情動の敏捷性

―文献名―
スーザン・デイビッド,リスティーナ・コングルトン.不安や疑念と向き合うスキル ガティブな感情をコントロールする法.ハーバード・ビジネス・レビュー10月号 p118-125

―要約―
 物事を肯定的に考え、明るく振る舞ったほうがよいと思っていても、胸の内では批判や疑念、不安など否定的な考えや感情が生まれてくるものだ。それ自体は健全な心の働きだが、問題は否定的感情に囚われ、がんじがらめになることだ。この点において、優れたリーダーは自分の思考や感情をうまく制御する「情動の敏捷性」(emotional agility)を身につけている。このスキルを養うための認知行動療法に基づく4つの方法−自分の思考パターンを認識する、湧き起こる考えや感情に名前をつける、それらを受け入れる、価値観に基づいて行動する−について論じる。
 社会通念上、やっかいな考えや感情は職場では排除すべきものとされている。経営幹部、とりわけリーダーは感情を表に出さず平然としているか、明るく振る舞うかしなければならない。自信をみなぎらせ、胸の内に湧き起こるいかなる否定的思考や感情も振り払うべきなのである。
 しかし、これは人間の本質に反することだ。健全な人間なら、だれでも胸の内でさまざまな考えや感情が生まれるし、批判や疑念、不安も生じる。これは単に、我々の心が本来の機能を果たそうとしているだけである。つまり、先を見通し、問題を解決し、落とし穴となりそうなものを避けようとしているのだ。
 優れたリーダーたちは自分の内側で起きていることを鵜呑みにしたり押し殺そうとしたりすることはない。

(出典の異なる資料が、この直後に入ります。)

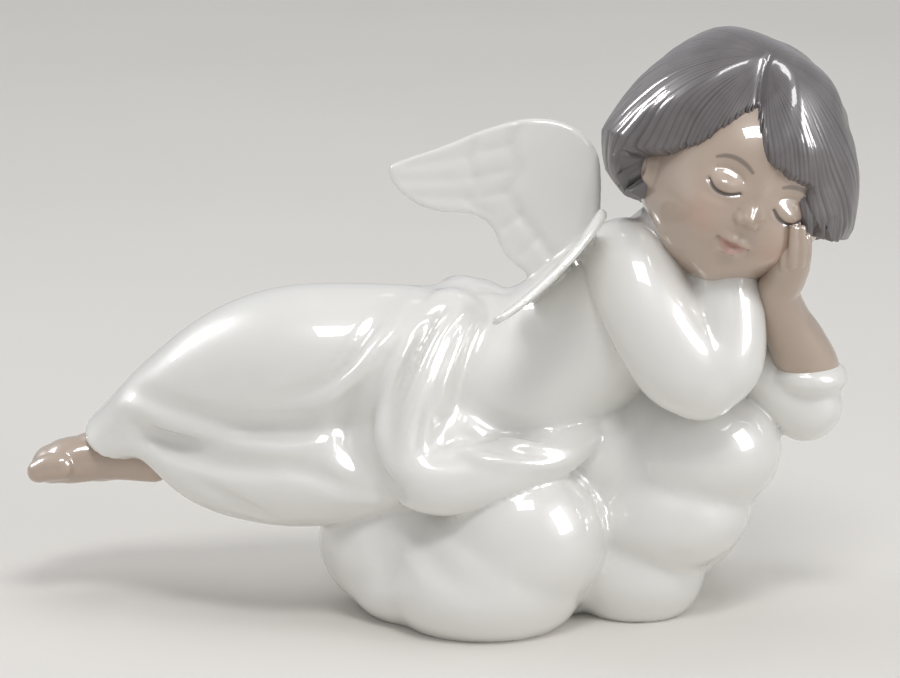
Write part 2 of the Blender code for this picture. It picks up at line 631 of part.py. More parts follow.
def head_radius(ways):
    """How far the surface of face and hair lies from the middle of the head, along each unit way."""
    azimuth, elevation = angles_of(ways)
    face = ray_to_ellipsoid(ways, *SKULL)
    for az, el, wide, tall, height in FACE_FORMS:
        for side in {-az, az}:
            face += height * np.exp(-(((azimuth - side) / wide) ** 2) - ((elevation - el) / tall) ** 2)
    places = np.stack([azimuth, elevation], axis=1)
    mirrored = places * np.array((-1, 1))
    for line, width, depth in FACE_CREASES:
        drawn = smooth_path(line, 4)
        both = np.minimum(distance_to_line(places, drawn), distance_to_line(mirrored, drawn))
        face += depth * np.exp(-((both / width) ** 2))
    ear = ((azimuth - EAR[0]) / 5.5) ** 2 + ((elevation - EAR[1]) / 8.5) ** 2
    face += 2.4 * np.exp(-(ear**2)) - 1.2 * np.exp(-ear * 5)

    corners = smooth_path([*FACE_EDGE, FACE_EDGE[0]], 4)
    gap = distance_to_line(places, corners)
    gap[inside_polygon(places, corners)] *= -1
    far, lock = strand_pattern(ways)
    hem = np.interp(azimuth, *np.transpose(HEM_HANGS)) + 2.5 * (lock - 0.5)
    covered = ramp(gap + 1.2 * lock, 0.2, 2.4) * ramp(elevation - hem, -1.5, 1.5)

    hair = ray_to_ellipsoid(ways, *HAIR)
    left = ramp(azimuth, 20, 55) - ramp(azimuth, 110, 170)
    right = ramp(-azimuth, 45, 85) - 0.5 * ramp(-azimuth, 120, 175)
    hair += left * np.interp(elevation, *np.transpose(FLARE_LEFT))
    hair += right * np.interp(elevation, *np.transpose(FLARE_RIGHT))
    lying = (1 - ramp(gap, -2, FRINGE_REACH)) * (1 - left) * (1 - right)
    hair -= (hair - face - FRINGE_THICK) * lying
    hair += ramp(far, 10, 45) * LOCK_HEIGHT * (lock - 0.5)
    hair += 1.3 * np.exp(-(((azimuth - 12) / 24) ** 2) - ((elevation - 10) / 14) ** 2)
    hair -= CROWN_SINK * ramp(elevation, 52, 80)
    part = distance_to_line(places, np.array([FACE_EDGE[0], (-30, 46), PARTING], float))
    hair -= 0.9 * np.exp(-((part / 2.2) ** 2))
    face *= 1 - 0.25 * ramp(-elevation, 40, 75) * ramp(np.abs(azimuth), 60, 120)
    return face + (np.maximum(hair, face + 0.8) - face) * covered


def head_frame():
    """From the head's own axes (left, up, ahead) to the figure's."""
    turned = (
        Matrix.Rotation(math.radians(HEAD_TILT), 3, "Y")
        @ Matrix.Rotation(math.radians(HEAD_TURN), 3, "Z")
        @ Matrix.Rotation(math.radians(HEAD_NOD), 3, "X")
    )
    own = Matrix(((1, 0, 0), (0, 0, -1), (0, 1, 0)))
    return np.array(turned @ own)


def head(detail):
    """The head as one surface round its middle, from a ball of the given number of subdivisions."""
    made = object_from("head", [], [])
    shape = bmesh.new()
    bmesh.ops.create_icosphere(shape, subdivisions=detail, radius=1.0)
    shape.to_mesh(made.data)
    shape.free()
    ways, _ = points_of(made)
    ways /= np.linalg.norm(ways, axis=1)[:, None]
    own = ways * head_radius(ways)[:, None]
    move_points(made, (own @ head_frame().T + HEAD_CENTRE) * UNIT)
    return made


def neck():
    return limb([(36, -3, 80, 10, 10), (42, -5, 88, 9, 9), (47, -7, 96, 10, 10)])


# Assembly

# Face and hand, where more triangles are kept, each as a middle and a reach round it
DETAILED_PLACES = [((48.6, -22.0, 96.8), 21), ((59.0, -24.0, 88.0), 8)]


def glaze():
    material = bpy.data.materials.new("white_glaze")
    material.use_nodes = True
    shader = material.node_tree.nodes["Principled BSDF"]
    shader.inputs["Base Color"].default_value = GLAZE_WHITE
    shader.inputs["Roughness"].default_value = GLAZE_ROUGHNESS
    shader.inputs["Metallic"].default_value = 0.0
    return material


def thin_out(made, budget):
    """Keeps about so many triangles, most where the surface turns and most of all on face and hand."""
    points, _ = points_of(made)
    thinned = made.vertex_groups.new(name="thinned")
    thinned.add(range(len(points)), 1.0, "ADD")
    for centre, reach in DETAILED_PLACES:
        near = np.linalg.norm(points / UNIT - centre, axis=1) < reach
        thinned.add([int(i) for i in np.flatnonzero(near)], DETAIL_SHARE, "REPLACE")
    thin = made.modifiers.new("thin", "DECIMATE")
    thin.use_collapse_triangulate = True
    thin.ratio = budget / sum(len(face.vertices) - 2 for face in made.data.polygons)
    thin.vertex_group = thinned.name
    thin.vertex_group_factor = DETAIL_STRENGTH * UNIT
    made.data = evaluated_mesh(made)
    made.modifiers.clear()
    made.vertex_groups.clear()


def build():
    for old in list(bpy.data.objects):
        bpy.data.objects.remove(old)
    forms = [
        robe(),
        near_arm(),
        far_sleeve(),
        cloud(),
        wing(*FAR_WING),
        wing(*NEAR_WING),
        neck(),
        head(6),
        hand(),
        foot(NEAR_FOOT_SHIFT),
        foot(FAR_FOOT_SHIFT),
    ]
    angel = fuse("sleeping_angel", forms, FINE_VOXEL, 0.45)
    thin_out(angel, TRIANGLE_BUDGET)
    cut(angel, (0, 0, 0), (0, 0, -1))
    angel.data.materials.append(glaze())
    angel.data.shade_smooth()
    return angel


build()
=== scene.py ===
"""The looks of the sleeping angel, a glazed porcelain figurine of a child on a cloud, its cheek on one hand.

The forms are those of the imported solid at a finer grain, with the combed hair, the features of the face, the
fingers and toes, the soft feathers and the folds. Forms are in millimetres, and MM turns them into metres.
"""

import math

import bmesh
import bpy
import numpy as np
from mathutils import Matrix, Vector
from mathutils.bvhtree import BVHTree


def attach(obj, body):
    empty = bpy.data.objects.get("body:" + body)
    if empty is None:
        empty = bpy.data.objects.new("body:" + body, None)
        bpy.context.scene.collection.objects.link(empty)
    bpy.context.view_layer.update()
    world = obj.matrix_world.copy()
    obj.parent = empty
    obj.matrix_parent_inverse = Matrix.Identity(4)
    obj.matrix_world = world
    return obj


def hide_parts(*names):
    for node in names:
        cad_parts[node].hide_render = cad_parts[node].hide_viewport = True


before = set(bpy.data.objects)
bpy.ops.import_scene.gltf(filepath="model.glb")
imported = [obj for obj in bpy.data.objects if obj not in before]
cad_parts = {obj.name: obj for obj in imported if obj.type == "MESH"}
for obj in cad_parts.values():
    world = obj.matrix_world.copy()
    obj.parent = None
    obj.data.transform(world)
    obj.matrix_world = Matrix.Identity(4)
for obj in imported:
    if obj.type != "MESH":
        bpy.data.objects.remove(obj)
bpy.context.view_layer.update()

MM = 0.001

# How finely the forms are fused, in metres, and the most triangles that the white piece keeps
FORM_VOXEL = 0.0008
SLEEVE_VOXEL = FORM_VOXEL * 0.7
HEM_VOXEL = FORM_VOXEL * 0.8
BODY_VOXEL = 0.00060
SKIN_VOXEL = 0.00032
WHITE_TRIANGLES = 196000

# How far the creases between fused forms are rounded, in millimetres
ROBE_BLEND = 1.9
HEM_BLEND = 0.8
ARM_BLEND = 0.9
SLEEVE_BLEND = 0.5
HAND_BLEND = 0.3
FOOT_BLEND = 0.35
CLOUD_BLEND = 2.3
BODY_BLEND = 0.45

# in metres
WING_THICKNESS = 0.0026

# How finely balls are divided, and how strongly each pass of the smoothing works
BALL_FINENESS = 5
SMOOTHING = 0.5

# The carving is drawn on the plane y = 0 and cast onto the forms from a point before or behind the figure.
FRONT_EYE = Vector((-17.2, -869.3, 294.1)) * MM
BACK_EYE = Vector((-17.2, 869.3, 294.1)) * MM
# how quickly a fold dies away at its ends: nearer nothing is more suddenly
FOLD_FADE = 0.6
# A limb that climbs by more than this share of its length counts as steep.
STEEP = 0.85


def placed(data):
    """A new object in the scene, named after its data."""
    made = bpy.data.objects.new(data.name, data)
    bpy.context.scene.collection.objects.link(made)
    return made


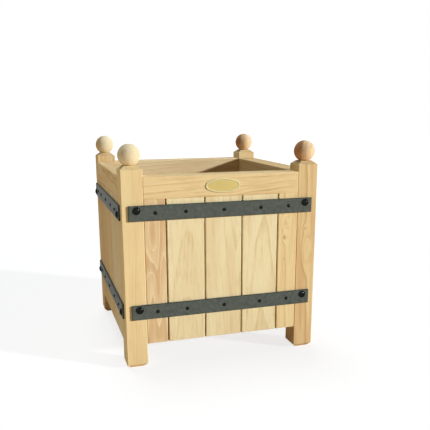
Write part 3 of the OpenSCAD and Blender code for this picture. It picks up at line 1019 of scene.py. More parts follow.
@dataclass(frozen=True)
class CoatedMetal:
    """Painted, plated or polished metal.

    Attributes:
        name: The material's name.
        colour: Its colour as sRGB bytes.
        worn: The colour of its worn edges; near black on the straps, where it is also painted edge shade.
        metallic: 1 for bare or plated metal, 0 for paint.
        roughness: Its middle roughness.
        strength: How uneven its shade is.
        clouds: Slow patches per metre.
        grit: Fine grains per metre.
        relief: Height of the grain, in metres.
        wear: How far the worn colour shows at the edges.
        stretch: How the pattern is stretched along X, Y and Z, as brushing does.
        gloss: Level of its reflection where it is paint.
        rim: Level of its reflection at a grazing angle, where it is metal.
    """

    name: str
    colour: Bytes
    worn: Bytes
    metallic: float
    roughness: float
    strength: float = 0.15
    clouds: float = 40.0
    grit: float = 900.0
    relief: float = 0.00004
    wear: float = 0.5
    stretch: tuple[float, float, float] = (1.0, 1.0, 1.0)
    gloss: float = 0.5
    rim: float = 1.0

    def material(self) -> bpy.types.Material:
        """Builds the material.

        Returns:
            The new material.
        """
        material, w, shader, place = new_material(self.name)
        brushed = w.node("Mapping", {"Vector": place, "Scale": self.stretch}).outputs[0]
        values = {"Vector": brushed, "Clouds": self.clouds, "Grit": self.grit, "Strength": self.strength}
        coat = w.group("coat_mottle", values).outputs
        _, worn = edge_masks(w, place, METAL_WEAR)
        body = w.scaled(tone(self.colour)[:3], coat["Shade"])
        w.feed(shader, {
            "Base Color": w.mix(w.times(worn, self.wear), body, tone(self.worn)),
            "Roughness": w.times(coat["Shade"], self.roughness),
            "Normal": bumped(w, coat["Height"], self.relief, METAL_BUMP),
        })
        shader.inputs["Metallic"].default_value = self.metallic
        shader.inputs["Specular IOR Level"].default_value = self.gloss
        shader.inputs["Specular Tint"].default_value = (self.rim, self.rim, self.rim, 1.0)
        return material


# painted shade: the straps' eased edges turn near black, partly worn paint, partly the shade along their
# edges
STRAP_IRON = CoatedMetal(
    "strap_iron_satin", (89, 96, 91), (24, 23, 20), metallic=0.0, roughness=0.45,
    strength=0.9, clouds=95.0, grit=1400.0, wear=1.0, gloss=0.03,
)
BLACK_FIXINGS = CoatedMetal(
    "fixings_gloss_black", (33, 33, 32), (44, 44, 42), metallic=1.0, roughness=0.13,
    strength=0.3, clouds=160.0, relief=0.000003, wear=0.2, rim=0.2,
)
PLATED_STEEL = CoatedMetal(
    "zinc_plated_steel", (196, 198, 200), (222, 223, 224), metallic=1.0, roughness=0.34,
    strength=0.25, clouds=90.0, grit=1800.0,
)
PLATE_BRASS = CoatedMetal(
    "plate_brass_satin", (187, 165, 104), (192, 187, 146), metallic=1.0, roughness=0.55,
    strength=0.24, clouds=30.0, grit=1300.0, wear=0.9, stretch=(0.5, 1.0, 1.0),
)


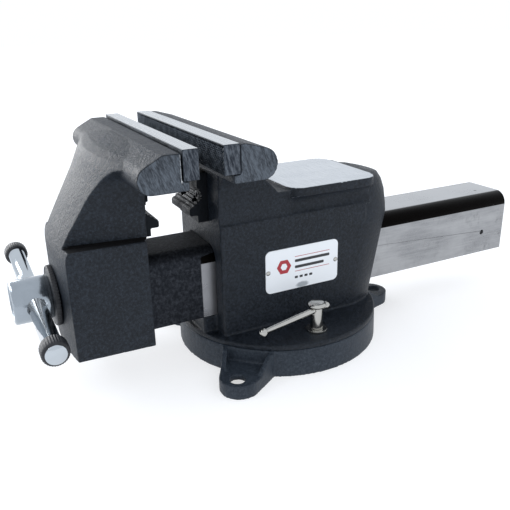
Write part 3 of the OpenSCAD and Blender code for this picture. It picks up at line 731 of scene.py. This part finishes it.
def print_shape(name, outline, material, hole=None):
    """A flat printed shape 0.06 mm high.

    outline and hole are points (along, up) in mm from the plate's centre."""
    verts, faces = [], []
    for x in (-0.02 * MM, 0.06 * MM):
        for loop in (outline, hole) if hole else (outline,):
            verts += [(PLATE.x + x, PLATE.y + a * MM, PLATE.z + b * MM) for a, b in loop]
    n, half = len(outline), len(verts) // 2
    for start in range(0, half, n):
        for k in range(n):
            m = start + (k + 1) % n
            faces.append((start + k, m, half + m, half + start + k))
    if hole:
        for k in range(n):
            m = (k + 1) % n
            faces.append((k, m, n + m, n + k))
            faces.append((half + k, half + m, half + n + m, half + n + k))
    else:
        faces += [tuple(range(n)), tuple(range(half, half + n))]
    o = mesh_object(name, verts, faces, material)
    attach(o, "vise_body")
    return o


def rounded(w, h, r, at):
    """Outline of a rectangle round at, with corners of radius r."""
    points = []
    steps = 6
    for q, (sx, sy) in enumerate(((1, 1), (-1, 1), (-1, -1), (1, -1))):
        for k in range(steps + 1):
            a = math.radians(90 * (q + k / steps))
            x = at[0] + sx * (w / 2 - r) + r * math.cos(a)
            points.append((x, at[1] + sy * (h / 2 - r) + r * math.sin(a)))
    return points


def hexagon(r, at):
    corners = (math.radians(60 * k) for k in range(6))
    return [(at[0] + r * math.cos(a), at[1] + r * math.sin(a)) for a in corners]


RED_INK = plain_metal("red_ink", (0.42, 0.022, 0.035), 0.35, 900, 0.01, 0.0, 0.2)
BLACK_INK = plain_metal("black_ink", (0.018, 0.020, 0.024), 0.35, 900, 0.01, 0.0, 0.2)
NUT_AT = (-19, 3.0)
RULES = ((36, 2.6, 6.6), (30, 2.6, 0.8), (36, 0.5, 10.6), (36, 0.5, -3.2))
print_shape("plate_nut_mark", hexagon(7.2, NUT_AT), RED_INK, hexagon(3.4, NUT_AT))
for k, (length, height, level) in enumerate(RULES):
    ink = BLACK_INK if k < 2 else RED_INK
    print_shape(f"plate_rule_{k}", rounded(length, height, height * 0.3, (-8 + length / 2, level)), ink)
for k, along in enumerate((-6.5, -1.5, 3.5, 8.5)):
    print_shape(f"plate_dash_{k}", rounded(3.2, 2.2, 0.4, (along, -9.0)), BLACK_INK)


# ---------------------------------------------------------------- floor, light, camera

floor_data = bpy.data.meshes.new("floor")
floor_data.from_pydata([(-9, -9, 0), (9, -9, 0), (9, 9, 0), (-9, 9, 0)], [], [(0, 1, 2, 3)])
floor = bpy.data.objects.new("floor", floor_data)
bpy.context.scene.collection.objects.link(floor)
pale = Shader(
    "floor_pale", Roughness=0.8, Specular_IOR_Level=0.1, Emission_Color=(1, 1, 1), Emission_Strength=0.62,
)
pale.set(Base_Color=pale.mix(pale.noise(3, 2), (0.43, 0.445, 0.47), (0.45, 0.465, 0.49)))
floor_data.materials.append(pale.mat)

world = bpy.data.worlds.new("studio")
world.use_nodes = True
world.node_tree.nodes["Background"].inputs["Color"].default_value = (1.0, 1.035, 1.09, 1)
world.node_tree.nodes["Background"].inputs["Strength"].default_value = 1.0
bpy.context.scene.world = world


def softbox(name, at, target, size, power):
    data = bpy.data.lights.new(name, "AREA")
    data.shape = "RECTANGLE"
    data.size, data.size_y = size
    data.energy = power
    o = bpy.data.objects.new(name, data)
    o.location = at
    o.rotation_mode = "QUATERNION"
    o.rotation_quaternion = (Vector(target) - Vector(at)).to_track_quat("-Z", "Y")
    bpy.context.scene.collection.objects.link(o)


softbox("key", (-0.7, -1.5, 1.6), (0, -0.05, 0.08), (1.0, 0.8), 14)
softbox("side", (-1.9, -1.15, 0.62), (0, -0.1, 0.14), (2.2, 1.0), 30)

AZIMUTH, ELEVATION, ROLL = (math.radians(a) for a in (63.43, 20.85, -1.29))
forward = -Vector((
    math.sin(AZIMUTH) * math.cos(ELEVATION), -math.cos(AZIMUTH) * math.cos(ELEVATION), math.sin(ELEVATION),
))
right = forward.cross(Vector((0, 0, 1))).normalized()
above = right.cross(forward)
right, above = (
    right * math.cos(ROLL) + above * math.sin(ROLL),
    above * math.cos(ROLL) - right * math.sin(ROLL),
)
camera_data = bpy.data.cameras.new("camera")
camera_data.sensor_width = 36
camera_data.lens = 43.68
camera = bpy.data.objects.new("camera", camera_data)
place = Matrix((right, above, -forward)).transposed().to_4x4()
place.translation = (0.4839, -0.2643, 0.2855)
camera.matrix_world = place
bpy.context.scene.collection.objects.link(camera)
bpy.context.scene.camera = camera
bpy.context.scene.view_settings.view_transform = "Standard"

むしろそれらに気を配り、自分の価値観に基づいた生産的な方法で向き合う。すなわち、我々が呼ぶところの「情動の敏捷性」を養っているのだ。

(1) 自分のパターンに気づく
 情動の敏捷性を養う第一段階は、内なる考えや感情に囚われたら、それに気づくことである。これは難しいが、すぐにわかる手がかりがある。一つは思考が硬直的になり、堂々めぐりすることだ。また、自分の思考が繰り返し語る内容に覚えがあり、まるで過去の経験が甦ったかのように感じられる。何かを変えようとする前に、自分が袋小路に迷い込んでいることに気づかなければならない。

(2) 自分の考えや感情に名前をつける
 自分の考えや感情に囚われると、それにばかり気を取られて、頭がいっぱいになる。その考えや感情を吟味する余裕がなくなってしまうのだ。自分の置かれている状況をより客観的に検討するための一つの戦略として、名前をつけるというシンプルな作業が役立つかもしれない。スペードを「スペード」と呼ぶように、湧き上がってきた考えを「考え」、感情を「感情」と名づけるのである。
 たとえば、「同僚が間違っている。彼は頭にくる」という思いが込み上げてきたら、「私は同僚が間違っているという考えを持ち、怒りを感じている」とする。名前をつけることで、自分の考えや感情が、ありのままに捉えられるようになる。つまり、今後役に立つかどうかはわからない一時的なデータ・ソースとなる。

(3) 自分の考えや感情を受け入れる
 制御の反対は受容である。あらゆる考えに逐一反応したり、否定的な思いに甘んじたりせずに、自分の考えや気持ちに心を開いて向き合い、注意を向け、それを味わうようにする。ゆったりと深呼吸を10回繰り返し、その瞬間に起きていることに注目するとよい。
 こうすることで気持ちは楽になるが、必ずしも満足感が得られるとは限らない。それどころか、いかに自分が取り乱しているかを身に染みて感じることもあるだろう。大事なのは、自分自身(そして他者)に思いやりの気持ちを示し、現状が実際にどうなっているかを吟味することである。自分の内と外で、何が起きているのだろうか。

(4) 価値観に基づいて行動する
 やっかいな考えや感情から解放されると、選択肢が広がる。自分の価値観に即して行動することを決められるようになるのだ。
 我々はリーダーたちに、実効可能性(workability)という概念に注目することを勧めている。あなたの対応は、あなた自身やあなたの組織に長期的にも短期的にもメリットをもたらすか。それは、全体的な目的を前進させる方向に人々を導くうえで助けになるか。あなたは、何よりもなりたかったリーダーや、何よりも送りたいと思っていた人生に向かって前進しているだろうか。
 頭のなかで思考はたえず流れ、気持ちは天気のように移り変わる。だが、価値観はいついかなる状況でも指針とすることができる。

やっかいな考えや感情を遮断することは不可能である。優れたリーダーたちは内側で起きていることに気づいているが、それに囚われてはいない。彼らは内なる資源を解き放つ術を心得ており、自身の価値観に即した行動に全力を傾けている。